START
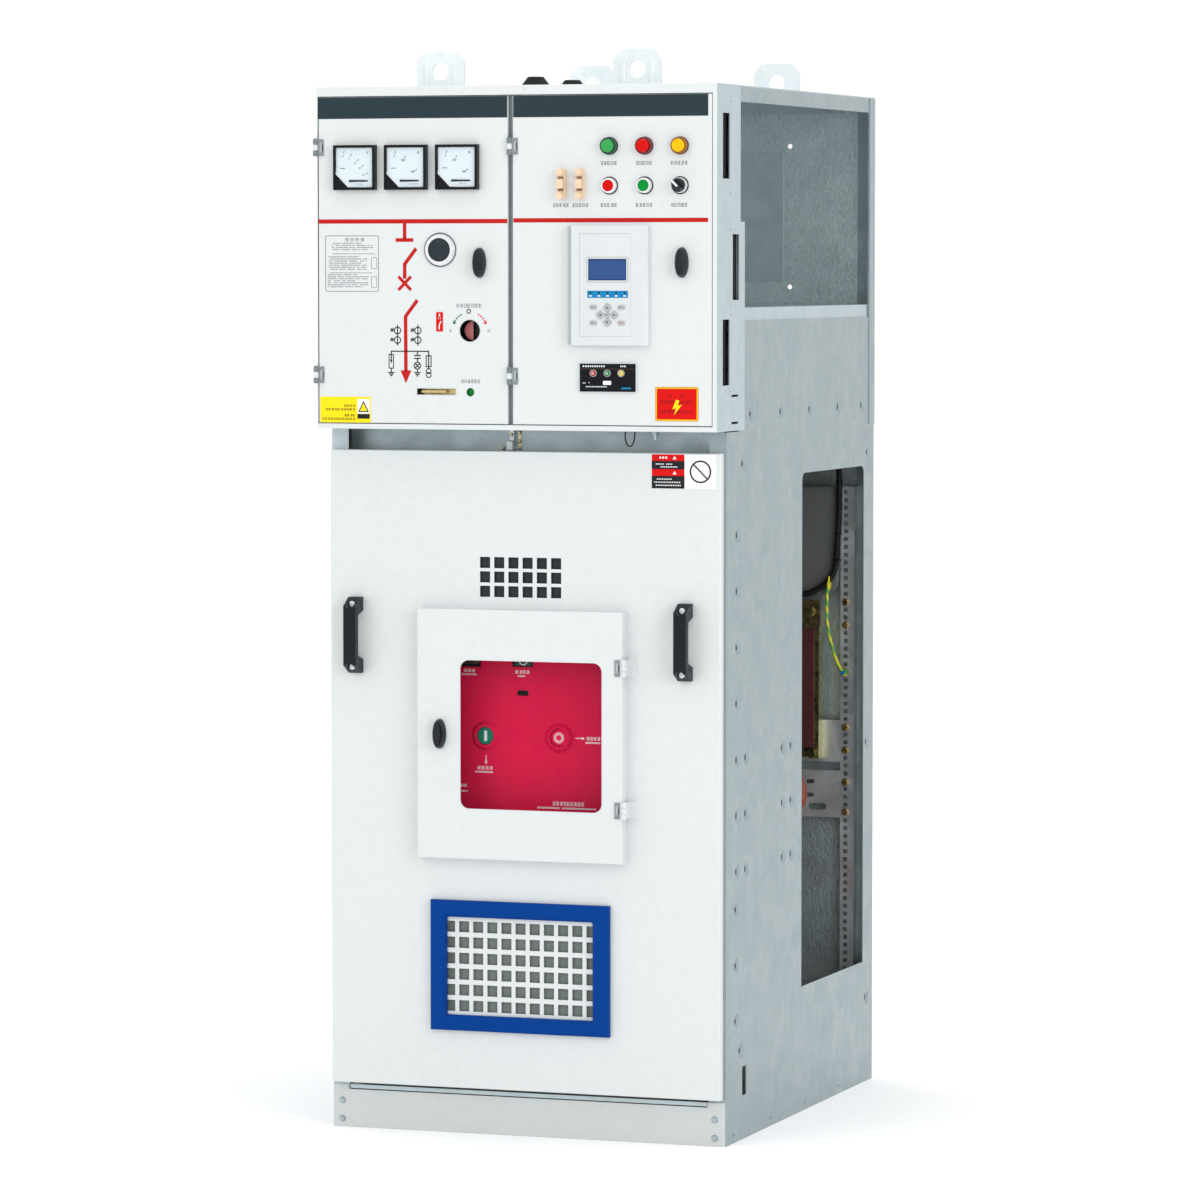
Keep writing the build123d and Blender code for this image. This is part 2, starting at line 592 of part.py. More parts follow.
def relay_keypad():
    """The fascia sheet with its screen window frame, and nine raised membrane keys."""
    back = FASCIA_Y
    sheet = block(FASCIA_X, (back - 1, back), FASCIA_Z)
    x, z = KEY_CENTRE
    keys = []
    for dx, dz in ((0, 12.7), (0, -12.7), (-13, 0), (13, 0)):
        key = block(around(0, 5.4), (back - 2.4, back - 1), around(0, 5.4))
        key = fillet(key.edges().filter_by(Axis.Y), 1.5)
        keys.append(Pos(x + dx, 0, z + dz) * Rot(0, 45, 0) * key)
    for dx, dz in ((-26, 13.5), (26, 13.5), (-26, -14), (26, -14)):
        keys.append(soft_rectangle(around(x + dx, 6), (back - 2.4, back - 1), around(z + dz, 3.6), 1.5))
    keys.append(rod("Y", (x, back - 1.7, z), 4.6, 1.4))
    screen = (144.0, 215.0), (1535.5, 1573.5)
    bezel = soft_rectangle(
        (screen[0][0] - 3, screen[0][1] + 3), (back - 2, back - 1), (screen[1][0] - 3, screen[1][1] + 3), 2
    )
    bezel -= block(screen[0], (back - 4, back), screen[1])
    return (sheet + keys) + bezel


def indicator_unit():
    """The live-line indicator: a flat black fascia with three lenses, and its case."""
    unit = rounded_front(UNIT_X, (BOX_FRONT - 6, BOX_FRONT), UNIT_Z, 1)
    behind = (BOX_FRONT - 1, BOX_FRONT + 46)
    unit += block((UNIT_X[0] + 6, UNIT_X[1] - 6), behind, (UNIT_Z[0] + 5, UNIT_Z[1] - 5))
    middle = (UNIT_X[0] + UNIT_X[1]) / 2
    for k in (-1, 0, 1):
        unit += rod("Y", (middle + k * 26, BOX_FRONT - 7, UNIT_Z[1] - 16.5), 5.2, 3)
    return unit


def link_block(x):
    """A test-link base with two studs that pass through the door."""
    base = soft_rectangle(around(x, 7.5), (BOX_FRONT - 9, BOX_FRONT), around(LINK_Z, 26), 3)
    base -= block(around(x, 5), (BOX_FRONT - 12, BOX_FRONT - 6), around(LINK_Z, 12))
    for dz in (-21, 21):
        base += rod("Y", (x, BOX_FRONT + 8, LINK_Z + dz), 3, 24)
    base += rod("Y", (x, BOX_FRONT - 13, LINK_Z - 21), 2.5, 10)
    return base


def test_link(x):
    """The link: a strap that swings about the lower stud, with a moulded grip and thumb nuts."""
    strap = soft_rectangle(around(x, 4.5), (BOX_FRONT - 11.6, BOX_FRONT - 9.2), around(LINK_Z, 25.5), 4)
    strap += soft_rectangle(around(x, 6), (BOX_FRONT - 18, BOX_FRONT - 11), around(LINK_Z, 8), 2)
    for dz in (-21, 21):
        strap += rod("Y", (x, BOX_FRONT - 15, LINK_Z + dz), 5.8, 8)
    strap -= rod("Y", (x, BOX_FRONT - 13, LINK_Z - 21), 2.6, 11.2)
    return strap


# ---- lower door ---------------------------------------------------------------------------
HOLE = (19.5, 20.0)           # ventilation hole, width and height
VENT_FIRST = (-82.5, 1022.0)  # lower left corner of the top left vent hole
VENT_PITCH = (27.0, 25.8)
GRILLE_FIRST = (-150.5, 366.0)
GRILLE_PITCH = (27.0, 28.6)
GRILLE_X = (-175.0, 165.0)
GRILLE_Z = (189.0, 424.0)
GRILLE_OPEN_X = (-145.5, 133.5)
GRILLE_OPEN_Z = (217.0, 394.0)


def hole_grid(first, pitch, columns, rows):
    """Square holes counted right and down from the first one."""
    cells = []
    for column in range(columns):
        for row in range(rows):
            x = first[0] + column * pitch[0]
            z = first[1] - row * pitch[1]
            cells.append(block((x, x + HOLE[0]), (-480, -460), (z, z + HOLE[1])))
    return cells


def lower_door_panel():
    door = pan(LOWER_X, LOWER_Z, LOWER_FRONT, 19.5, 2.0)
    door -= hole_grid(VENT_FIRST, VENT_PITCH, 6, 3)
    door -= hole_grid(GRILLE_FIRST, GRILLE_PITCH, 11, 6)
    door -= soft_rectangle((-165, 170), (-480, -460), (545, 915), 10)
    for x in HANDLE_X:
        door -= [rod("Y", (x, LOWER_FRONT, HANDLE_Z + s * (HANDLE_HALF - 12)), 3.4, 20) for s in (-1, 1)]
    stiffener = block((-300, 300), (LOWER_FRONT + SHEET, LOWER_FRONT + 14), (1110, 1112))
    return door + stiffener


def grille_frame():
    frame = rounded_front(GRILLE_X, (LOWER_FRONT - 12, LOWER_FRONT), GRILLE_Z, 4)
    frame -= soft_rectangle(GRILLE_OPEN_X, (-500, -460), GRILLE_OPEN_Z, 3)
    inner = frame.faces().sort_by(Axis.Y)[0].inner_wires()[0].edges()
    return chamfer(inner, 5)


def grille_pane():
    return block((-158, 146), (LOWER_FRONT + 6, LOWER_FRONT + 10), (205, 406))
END
START
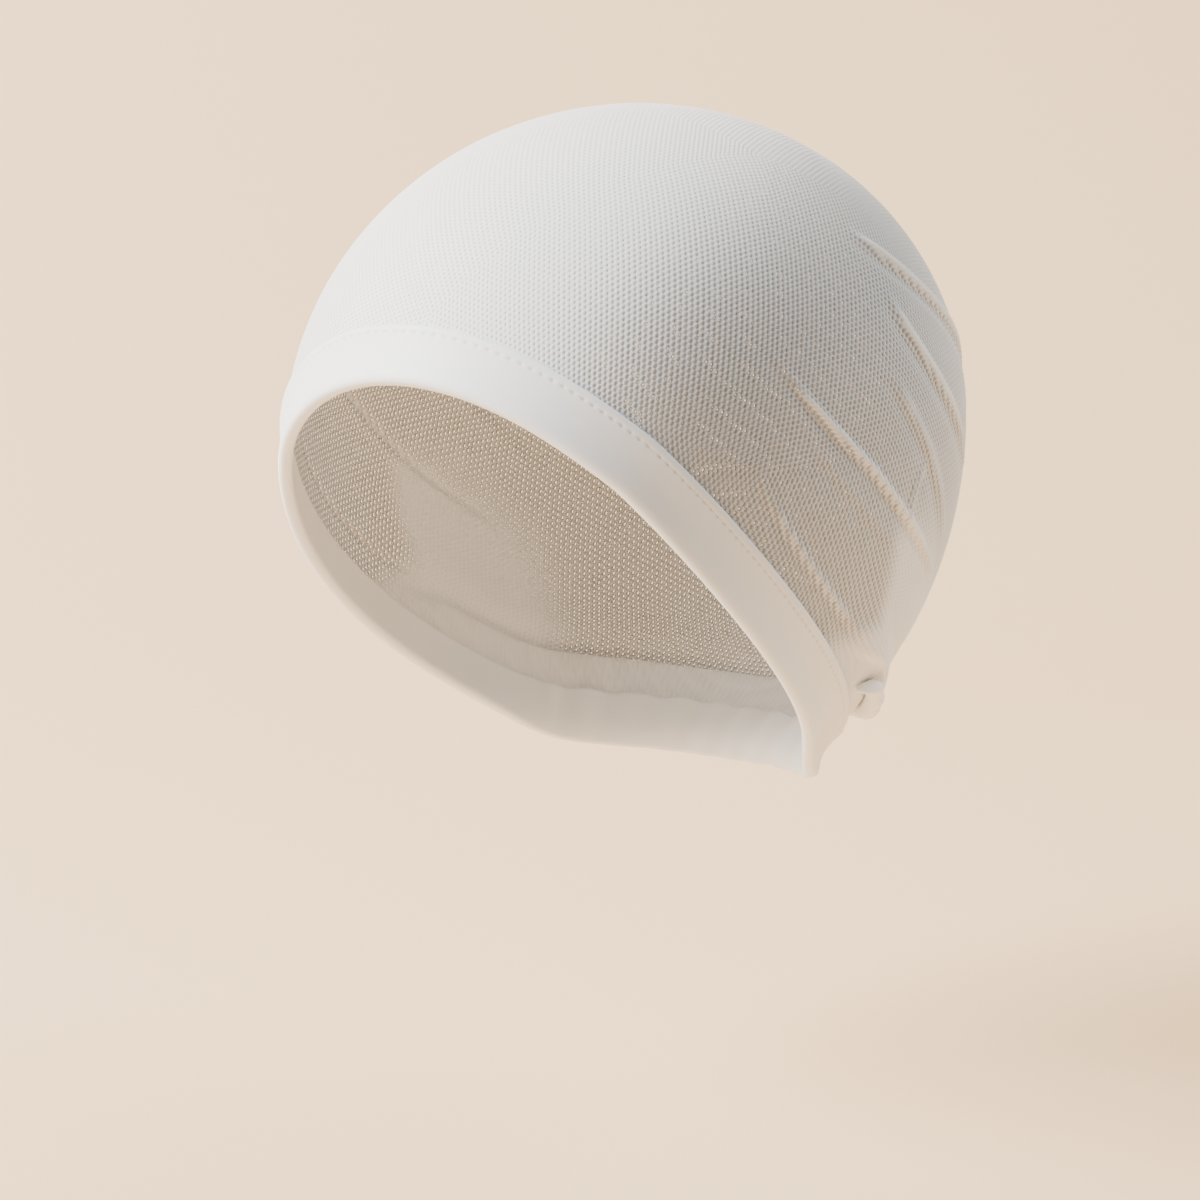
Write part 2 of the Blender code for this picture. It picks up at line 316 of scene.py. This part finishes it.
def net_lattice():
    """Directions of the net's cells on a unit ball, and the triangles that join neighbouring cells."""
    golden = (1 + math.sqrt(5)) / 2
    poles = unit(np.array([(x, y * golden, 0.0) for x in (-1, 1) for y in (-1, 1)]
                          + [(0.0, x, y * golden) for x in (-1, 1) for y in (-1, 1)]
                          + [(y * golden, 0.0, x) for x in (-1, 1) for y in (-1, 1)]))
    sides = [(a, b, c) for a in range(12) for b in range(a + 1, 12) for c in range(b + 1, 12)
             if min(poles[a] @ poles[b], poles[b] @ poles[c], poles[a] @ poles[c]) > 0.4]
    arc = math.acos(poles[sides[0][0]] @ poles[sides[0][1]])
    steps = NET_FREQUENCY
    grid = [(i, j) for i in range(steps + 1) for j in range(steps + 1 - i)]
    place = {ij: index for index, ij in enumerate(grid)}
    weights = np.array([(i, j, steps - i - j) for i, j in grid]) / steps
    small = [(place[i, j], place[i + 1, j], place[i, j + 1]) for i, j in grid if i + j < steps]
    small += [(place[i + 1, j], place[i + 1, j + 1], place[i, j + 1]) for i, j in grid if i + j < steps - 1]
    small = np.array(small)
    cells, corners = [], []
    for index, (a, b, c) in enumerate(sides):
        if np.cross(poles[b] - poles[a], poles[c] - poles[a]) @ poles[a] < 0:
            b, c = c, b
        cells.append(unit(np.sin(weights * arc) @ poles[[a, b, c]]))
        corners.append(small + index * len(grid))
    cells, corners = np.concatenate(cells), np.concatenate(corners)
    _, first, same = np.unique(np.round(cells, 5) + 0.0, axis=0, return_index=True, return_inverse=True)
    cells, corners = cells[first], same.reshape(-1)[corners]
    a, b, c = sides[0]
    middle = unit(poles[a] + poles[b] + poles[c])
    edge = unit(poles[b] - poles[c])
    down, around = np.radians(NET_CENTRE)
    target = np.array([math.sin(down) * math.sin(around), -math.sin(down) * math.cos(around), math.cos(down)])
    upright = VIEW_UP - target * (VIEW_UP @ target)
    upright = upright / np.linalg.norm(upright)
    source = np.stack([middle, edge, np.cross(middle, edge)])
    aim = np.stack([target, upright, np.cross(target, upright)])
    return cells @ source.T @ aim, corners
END
START
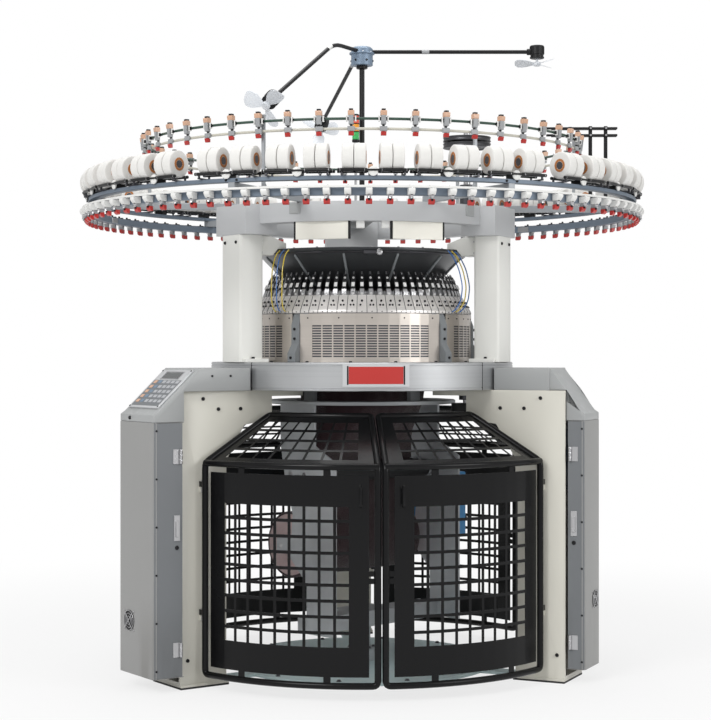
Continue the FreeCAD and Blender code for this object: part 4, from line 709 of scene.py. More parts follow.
END
List all lines above in which the string "follow" appears.

Keep writing the build123d and Blender code for this image. This is part 2, starting at line 592 of part.py. More parts follow.
Continue the FreeCAD and Blender code for this object: part 4, from line 709 of scene.py. More parts follow.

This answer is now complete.